Online job banks continue to play an important role in the employee recruitment market, due to their convenience along with the accelerating growth of the Internet. A typical business model of job banks is to offer their online space for job applicants to upload their resumes for free, in order to collect as many resumes as possible. Afterwards the job banks will edit these resumes as per their customer database requirements, publish them, and subsequently provide access to the authorized members, usually recruiters or human resource managers. If these recruiters want to browse and review the customer database owned by the online job bank, they are required to pay user fees and a contract with the job bank will be necessary. As a preventative measure, the job bank will prohibit recruiters from providing their member accounts, passwords, and from disclosing customer data to any unauthorized third party. Recruiters who violate the contract terms are liable for breach of contract. Let’s take a look at the liability of any unauthorized third party who obtains the customer data from the existing job bank members, in this case, recruiters.

In a recently released Judgment of the Intellectual Property Court, the Court opined that the customer data of a job bank should be deemed as a trade secret. If customer data is misappropriated to a third party, the third party has infringed upon the trade secrets of the job bank and is criminally liable. The facts in this judgment are summarized as follows: 

Recruitment Firm A and Job Bank D have signed into a contract in which A undertook a consideration not to provide its member account and password to any third party. However, A provided its member account and password to the employees of Company B and Company C to publish recruitment messages on the job bank’s website. Since the available positions published by B and C did not seem to be the manpower A would need, Job Bank D investigated this matter and found that the contact information in the said recruitment messages belong to the employees of B and C. Obviously B and C accessed to D's customer data by means of A's member account. Therefore D filed a lawsuit claiming trade secret misappropriation and infringement against A, B and C. 

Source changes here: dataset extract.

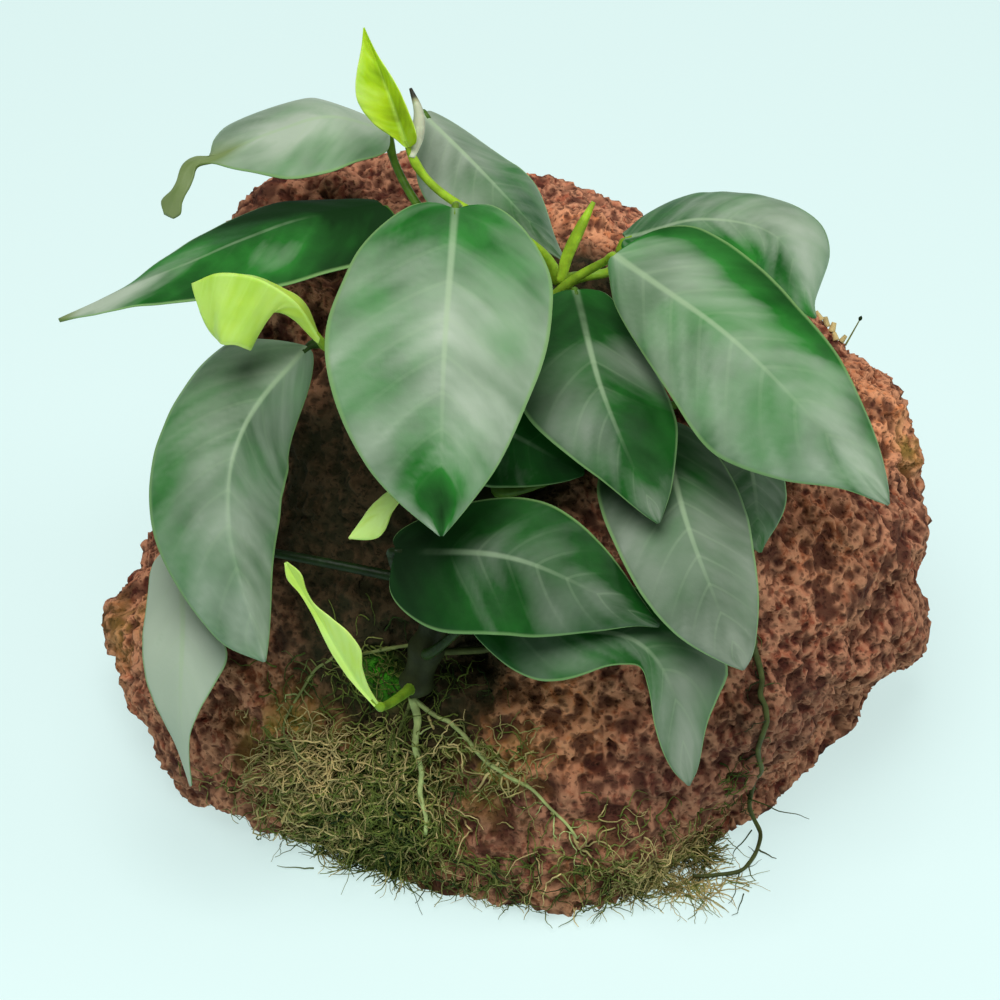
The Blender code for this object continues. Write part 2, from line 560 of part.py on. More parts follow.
def build_root(name, start_share, radius, places, line, ground, finish):
    """A root from the rhizome over the rock and down to the table."""
    radius *= MM
    clear = radius + ROOT_CLEAR * MM
    stops = [Vector((*place, 0)) for place in places]
    length = sum((b - a).length for a, b in zip(stops, stops[1:]))
    steps = max(4, round(length / ROOT_STEP))
    points = []
    for i in range(steps + 1):
        across, up, _ = smooth_path(stops, i / steps)
        place = ground.over_ground(across, up, clear)
        points.append(ground.lifted_clear(place, clear, clear))
    start = smooth_path(line, start_share)
    away = points[0] - start
    points.insert(0, start + away.normalized() * (RHIZOME_RADIUS * MM + radius + 2 * GAP))
    radii = [radius * (1 - 0.45 * i / steps) for i in range(steps + 2)]
    return add_tube(name, points, radii, finish)


def main():
    for old in list(bpy.data.objects):
        bpy.data.objects.remove(old)
    collection = bpy.data.collections.new("anubias_on_rock")
    bpy.context.scene.collection.children.link(collection)

    rock_finish = material("lava rock", (0.24, 0.10, 0.07), 0.95)
    rhizome_finish = material("rhizome", (0.10, 0.12, 0.03), 0.6)
    stalk_finish = material("stalk", (0.16, 0.30, 0.04), 0.5)
    root_finish = material("root", (0.20, 0.19, 0.10), 0.7)
    moss_finish = material("moss", (0.10, 0.12, 0.03), 0.9)
    finishes = {
        GREEN: material(GREEN, (0.06, 0.19, 0.06), 0.4),
        FRESH: material(FRESH, (0.38, 0.66, 0.06), 0.4),
    }

    ground = Ground()
    ground.add(build_rock("lava_rock", rock_finish))
    mats = [build_moss(name, centre, reach, thickness, ground, moss_finish)
            for name, (centre, reach, thickness) in MOSS.items()]
    line = rhizome_points(ground)
    build_rhizome(line, ground, rhizome_finish)
    for name, leaf in LEAVES.items():
        build_blade(name, leaf, finishes[leaf.kind])
        build_stalk(name, leaf, line, ground, stalk_finish)
    for mat in mats:
        ground.add(mat)
    for name, (start, radius, places) in ROOTS.items():
        build_root(name, start, radius, places, line, ground, root_finish)
    steps = 3 * (len(SHOOT) - 1)
    stops = [seen(*place) for place in SHOOT]
    widths = [Vector((radius * MM, 0, 0)) for radius in SHOOT_RADII]
    add_tube("new_shoot", [smooth_path(stops, i / steps) for i in range(steps + 1)],
             [smooth_path(widths, i / steps).x for i in range(steps + 1)], stalk_finish)


main()
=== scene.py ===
"""The finished look of an anubias rooted on a lump of red lava rock.

Blender 4.5, metres, +Z up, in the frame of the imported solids. Lengths in the tables are
millimetres. Places in the tables are given as they are seen from the front: across, up
the view, and out towards the viewer.
"""

import math
import random

import bmesh
import bpy
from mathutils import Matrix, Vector, noise
from mathutils.bvhtree import BVHTree


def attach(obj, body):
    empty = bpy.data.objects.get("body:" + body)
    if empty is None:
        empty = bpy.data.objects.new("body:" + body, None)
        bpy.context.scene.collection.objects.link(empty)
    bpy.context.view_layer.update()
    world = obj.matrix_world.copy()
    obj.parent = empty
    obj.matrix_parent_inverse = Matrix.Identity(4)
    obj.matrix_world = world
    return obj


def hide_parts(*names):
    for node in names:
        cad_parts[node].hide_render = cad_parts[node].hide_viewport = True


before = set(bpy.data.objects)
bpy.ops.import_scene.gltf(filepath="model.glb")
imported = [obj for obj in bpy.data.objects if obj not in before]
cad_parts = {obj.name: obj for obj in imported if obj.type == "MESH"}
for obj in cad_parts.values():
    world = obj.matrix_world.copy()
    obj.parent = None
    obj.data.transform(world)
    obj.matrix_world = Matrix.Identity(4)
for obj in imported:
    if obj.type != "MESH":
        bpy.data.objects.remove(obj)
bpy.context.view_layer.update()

MM = 0.001
SEED = 11

# The view that the plant is laid out for: the eye looks down at it from the front, and
# the picture has so many pixels across, so many of them to the millimetre.
VIEW_TILT = math.radians(34)
VIEW_DISTANCE = 900
VIEW_CENTRE = Vector((-4, 0, 59))
PICTURE_PIXELS = 1000
PIXELS_TO_MM = 4.2
VIEW_WIDTH = PICTURE_PIXELS / PIXELS_TO_MM
SENSOR_WIDTH = 36
ACROSS = Vector((1, 0, 0))
UP = Vector((0, math.sin(VIEW_TILT), math.cos(VIEW_TILT)))
OUT = Vector((0, -math.cos(VIEW_TILT), math.sin(VIEW_TILT)))

# The rhizome: the places of the view that it passes, its radius at the foot, how far it
# stands off the rock, and as shares of its radius its taper and its leaf scars.
RHIZOME_PATH = ((-20, -47), (-14, -25), (-5, -4), (2, 18), (9, 38), (15, 50))
RHIZOME_RADIUS = 3.8
RHIZOME_CLEARANCE = 0.7
RHIZOME_TAPER = 0.25
RHIZOME_STEPS = 120
RHIZOME_SIDES = 20
# How pale the rhizome is: kept dark as painted shade, for it lies in the shadow between the
# leaves.
RHIZOME_PAINTED_SHADE = 0.12
ROUND_END = 0.03
LEAF_SCARS = 12
SCAR_HEIGHT = 0.13
KNOB_HEIGHT = 0.06

# A blade's grid, how far its lobes reach back past the stalk and how fast they begin and
# end, and how far its cross lines and its side veins sweep towards the tip.
LEAF_ROWS = 72
LEAF_COLUMNS = 32
ROWS_CROWD = 1.4
LOBE_LENGTH = 4.5
LOBE_STARTS = 45
LOBE_ENDS = 8
BLADE_SWEEP = 0.10
VEIN_SWEEP = 0.12
VEIN_PAIRS = 9

# A blade's relief: its thickness, its veins and how far off the midrib they are full, the
# midrib's groove above and keel below, soft ripples, the share of the width from which
# the margin thins, and the margin's waves, which are full where half the blade is at
# least this wide.
LEAF_THICKNESS = 0.7
VEIN_HEIGHT = 0.07
VEIN_FULL_FROM = 4
RIB_WIDTH = 0.7
RIB_GROOVE = 0.25
RIB_KEEL = 0.7
RIPPLE_HEIGHT = 0.5
RIPPLE_LENGTH = 13
MARGIN_FROM = 0.9
MARGIN_THINNING = 0.75
WAVES = 9
WAVE_SLANT = 2
FULL_WAVE_WIDTH = 8

# A stalk: its radius, and as shares of that its girth at the rhizome and its taper, and
# where its knee under the blade and the sheath at its foot thicken it, and by how much.
STALK_RADIUS = 1.15
STALK_GIRTH = 1.15
STALK_TAPER = 0.42
KNEE_AT = 0.93
KNEE_LENGTH = 0.05
KNEE_SWELLING = 0.22
FOOT_LENGTH = 0.12
FOOT_SWELLING = 0.35

# How far a stalk leans off the rock, how far from the rhizome's middle it starts, its
# girth under the blade and at its very tip, and how far that tip runs on along the blade
# and up into it.
STALK_LEAN = 0.9
STALK_SEAT = 0.6
STALK_NECK = 0.75
STALK_TIP = 0.45
STALK_RUNS_ON = 2.5
STALK_RISES = 0.6
STALK_POINTS = 40
STALK_SIDES = 10

FRESH = "fresh_leaf"
GREEN = "leaf"


def outward(across, up, out):
    """A unit direction given in the view's own axes."""
    return (across * ACROSS + up * UP + out * OUT).normalized()


def seen(across, up, out):
    """The place, in metres, seen at this spot of the view and this far out."""
    nearer = 1 - out / VIEW_DISTANCE
    return (VIEW_CENTRE + nearer * (across * ACROSS + up * UP) + out * OUT) * MM


def spot_in_view(place):
    """How far across and up the view this place is seen."""
    aside = place / MM - VIEW_CENTRE
    nearer = 1 - aside.dot(OUT) / VIEW_DISTANCE
    return aside.dot(ACROSS) / nearer, aside.dot(UP) / nearer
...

Article 10 of the Trade Secret Act stipulates as follows:

“Any of the following acts shall be deemed as a misappropriation of trade secrets:

(1) To acquire a trade secret by improper means;

(2) To acquire, use, or disclose a trade secret as defined in the precedingitem knowingly or unknowingly, due to gross negligence;

(3) To use or disclose an acquired trade secret knowing, or not knowing due to gross negligence, that it is a trade secret as defined in item one;

(4) To use or disclose by improper means a legally acquired trade secret; or

(5) To use or to disclose without due cause a trade secret to which the law imposes a duty to maintain secrecy.”

As such, to constitute trade secret infringement, the appropriated information must be a trade secret and it must be acquired, disclosed or used in any of the 5 listed circumstances. In this judgment, the Court held that either the existence of a legal relationship between the parties or actual damages incurred is not a necessary factor for trade secret infringement. According to Judgment No. 97-Appeal-968 of the Supreme Court in 2008, the burden of proof upon the plaintiff can be lowered to balance the burden of proof borne by both parties, since it is not easy to acquire evidence of trade secret misappropriation. 

According to Article 2 of the Trade Secret Act, trade secrets as defined by law shall fulfill the following 3 factors: “non-publicity”, “economic value” and “secrecy.”In this judgment, the Court held that recruiters must contract with job banks to acquire their own accounts and passwords in order to review the customer data, so that the customer’s data is protected and is not voluntarily available to the public. The customer’s data has economic and commercial value since job banks must spend significant amount of resources collecting and editing the customer data, as well as maintaining their database. The Court also found that the job bank D did take reasonable methods to protect the secrecy of its customer data since only contracted members have access to their database. Therefore, the customer’s data, in the job bank’s possession, can be identified as trade secrets. 

In addition, according to Paragraph 2, Article 10 of the Trade Secret Act, the ‘improper means’ stipulated in Item 1, Paragraph 1 of this Article shall mean “theft, fraud, coercion, bribery, unauthorized reproduction, breach of an obligation to maintain secrecy, inducement of others to breach an obligation to maintain secrecy, or any other similar means.” In this judgment, the court further opined that whether the defendants B and C are competing with the plaintiff D is not necessary to be discussed by the Court, because the aforesaid provision does not limit the person subject to trade secret infringement to be a competitor of the owner of the trade secrets misappropriated. The court ruled that since A violated its contractual obligation by offering its member account information to B and C to facilitate B and C misappropriating D’s trade secrets, A, B and C all infringed upon D’s trade secrets and are jointly liable to D.

This judgment is valuable because the Court acknowledged that the customer data of a job bank must be regarded as trade secrets, and confirmed that an unauthorized third party has infringed upon the trade secrets of a job bank if it uses another person’s account and password to appropriate the customer data of the job bank.